If you are at all familiar with the history behind metal — particularly death metal — there’s one name you have heard time and again: Chuck Schuldiner. Lead guitarist, songwriter and vocalist of the band Death, Schuldiner is widely considered a founding father of the death metal genre.

This isn’t about how I met Chuck, who sadly passed away well before I was into metal. I was lucky to meet someone who collaborated with Chuck on the album Human, guitarist Paul Masvidal, influential in his own right.

As chief songwriter, guitarist and occasional vocalist of the band Cynic, Paul was one of the first musicians to take something as abrasive and hostile as traditional death metal and infuse it with the light, improvisational feeling of jazz-fusion. To say Cynic was one of my earliest musical obsessions would be an understatement.

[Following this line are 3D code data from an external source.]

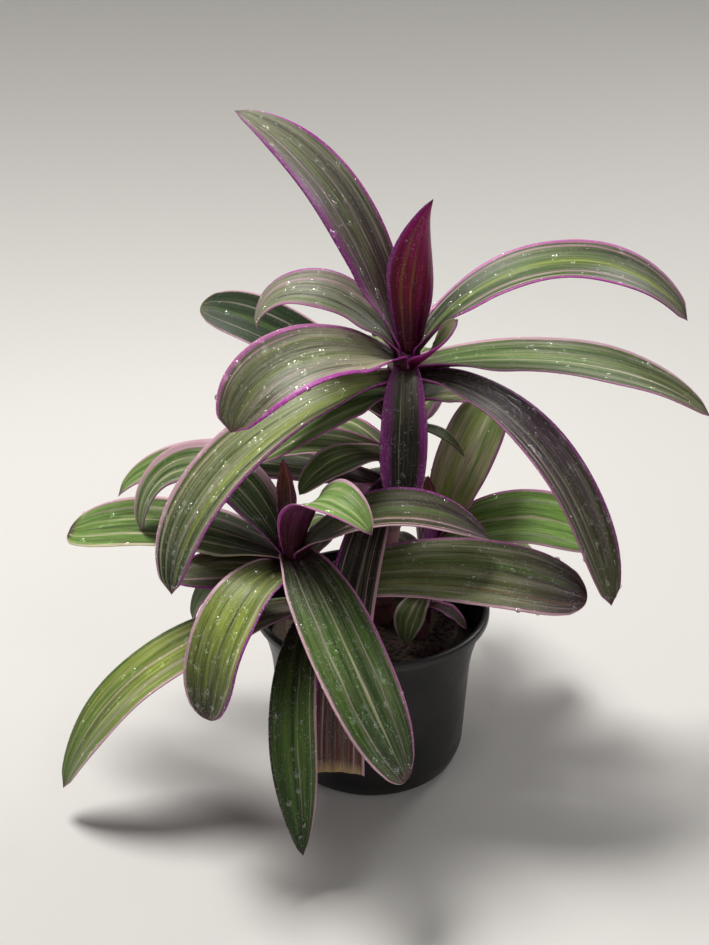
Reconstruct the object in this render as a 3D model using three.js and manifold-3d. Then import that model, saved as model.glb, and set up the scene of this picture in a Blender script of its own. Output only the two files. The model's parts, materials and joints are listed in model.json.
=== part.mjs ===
// A potted boat lily: a black nursery pot filled with soil, and five leafy shoots of striped,
// strap-shaped leaves with purple undersides, each shoot on its own fleshy stem.
//
// Millimetres and degrees, +Z up. The origin is the middle of the pot's base, where it stands, and
// -Y is the front. A heading is the way that a leaf points, seen from above: 0 is +X, 90 is +Y.
import * as THREE from "three";
import { mergeVertices } from "three/addons/utils/BufferGeometryUtils.js";
import Module from "manifold-3d";

const wasm = await Module();
wasm.setup();

// ---- Driving dimensions ----

const CLEARANCE = 0.3; // between pieces that touch

const POT = {
  height: 108,
  rimRadius: 75,
  lipHeight: 5,
  lipOverhang: 2.4,
  neckRadius: 64.5, // where the flared collar meets the body
  neckHeight: 72,
  bodyRadius: 61.5, // just above the rounded foot
  footRadius: 57,
  footRise: 9,
  wall: 1.8,
  floor: 2.2,
  sides: 40,
  drainHoles: 6,
  drainHoleRadius: 4.5,
  drainCircleRadius: 40,
};

const SOIL = { top: 91, bump: 1.6, sides: 32, rings: 6 };

const STEM = { sides: 10, step: 14, nodeSwell: 0.7, topNarrowing: 0.1 };

const LEAF = {
  rings: 13,
  around: 10, // points in a ring
  ribThickness: 1.7,
  marginThickness: 0.7,
  footWidth: 0.56, // share of the full width
  widestAt: 0.52, // share of the length
  footWrap: 58, // half of the angle that the foot hugs its stem by
  unwrapAt: 0.2, // share of the length where the blade has opened out
};

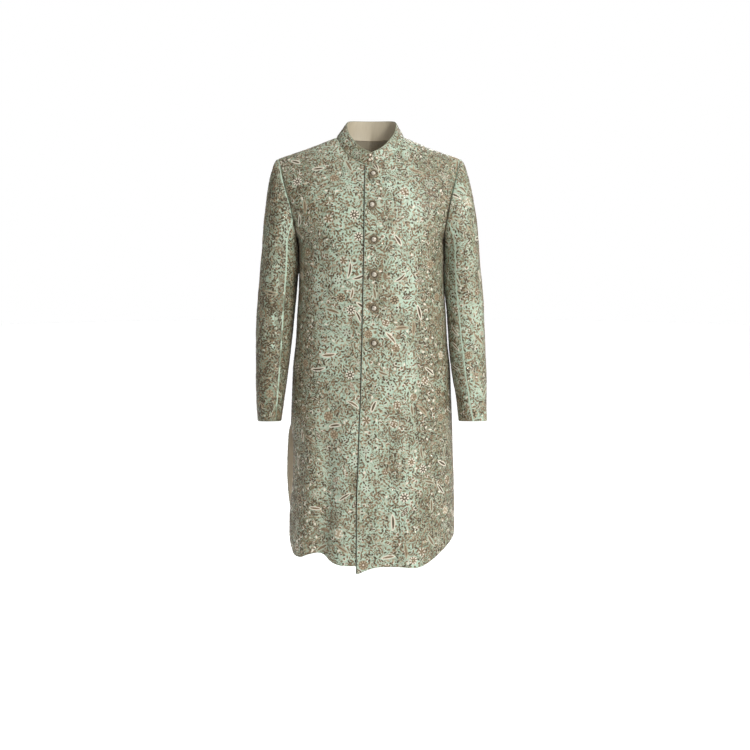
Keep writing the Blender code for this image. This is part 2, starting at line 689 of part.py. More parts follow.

I met Paul at a show in the dead-then-revived Magic Stick. This was just before August started in 2011, right before my senior year in high school. I was with my longtime childhood friend, Jake, who was equally obsessed with Cynic at the time. In that small venue, watching the other bands set up or play, I caught Paul casually chilling off to the side of the venue, chatting with some fans.

The giddy fanboy I am, I strolled right up and gawked there as he nonchalantly continued his conversation. When the other fans left, Paul looked to me, smiled, and asked how I was doing. We proceeded to talk about some really asinine things like his individually toed runner shoes (you know the ones I’m talking about) and about Toy Story 3.

Like I said, some pretty minimal stuff. But it was Paul’s calm smile and genuine interest in us that made me realize that he is not only a talented musician but a genuinely great guy as well. Even cooler, Paul, along with Cynic’s drummer Sean Reinert, came out as openly gay a few years back. While not a first in the metal genre (Rob Halford of Judas Priest was the first big star to openly come out in 1998) that small act pushed the metal community to address some long-standing stereotypes regarding masculinity and to recognize that you don’t have to be a ripped dude-bro to still bang your head.

So thank you Paul. Thanks for being cool with a couple of dorky fanboys, thanks for writing incredible music and thanks for being a solid role model for a marginalized community while also pushing the metal scene to be more open. We’re all the better for it.